A competitive market and growing costs are impeding on European airline growth, said Cirium Ascend Consultancy global head of consultancy Rob Morris at Airline Economics’ Growth Frontiers London.
“Not good, but not bad” was Morris described airline’s growth in Europe. In comparison to other regions, European growth is lagging behind.
European airline traffic in July this year was up 12.6% over 2023 and is projected to be 14% this year. “Please don’t mistake double digit for a bounce back,” warned Morris. “We have lost three years’ worth of growth in this cycle as we return to growth this year over 2019.”

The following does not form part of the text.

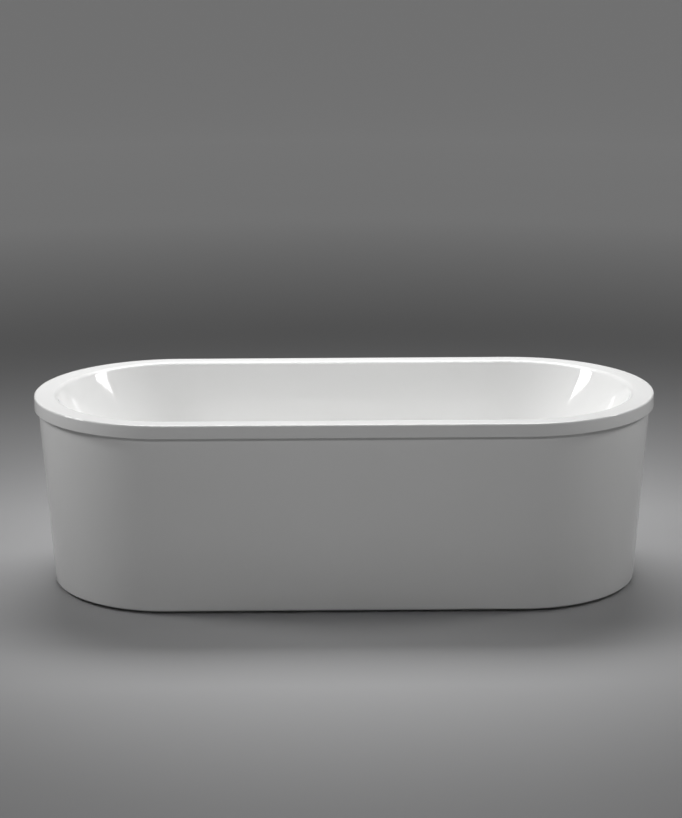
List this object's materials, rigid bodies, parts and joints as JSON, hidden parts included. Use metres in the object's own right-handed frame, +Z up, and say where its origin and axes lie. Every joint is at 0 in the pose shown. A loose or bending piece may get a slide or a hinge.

He added that European traffic, while up over last year, has yet to surpass 2019 levels. Capacity constraints have restricted airlines’ growth, he added. New aircraft delivery deficit in Europe is estimated to be around 560 aircraft. The capacity shortage is exacerbated further by the GTF engine issues. However, with inspections taking around 12 months, there has been improvements made to combat the issue. “We are seeing more capacity being provided for inspections,” Morris added, “but it’s going to persist through 2026. He estimated approximately 540 aircraft will return to service.
In addition, the firm order backlog in Europe is estimated to be around 2,400 units at estimated value of $180bn. This means a “significant amount of aircraft that needs financing”, Morris said. He added that he heard one OEM say the aircraft supply and demand lag will persist into the 2030s.
Cirium data indicates that yields in Europe are only around 1% over 2019 and only 1% down from 2023. However, Morris said, in real terms and considering inflation since 2019, “those yields are possible as much as 20% down.” He added: “Yield are up over 2019, but trending down at the present time”.
Geopolitical issues place European airlines at a “competitive disadvantage” what with being unable to overfly Russia. “It’s a competitive issue and a cost issue because although we are seeing airlines flying the same number of hours on their widebody aircraft in Europe, many of those aircraft are producing less ASKs because they are flying the same route in more time,” explained Morris.
He added that “fuel price is the one positive” for European airlines, as well as labour being less of a headwind in Europe compared to North American carriers.
Aside from overflying Russia, Morris said geopolitical and macroeconomic headwinds have “not exerted significant influence”. However, these may prove a more pointed concern for next year and is something Cirium is monitoring.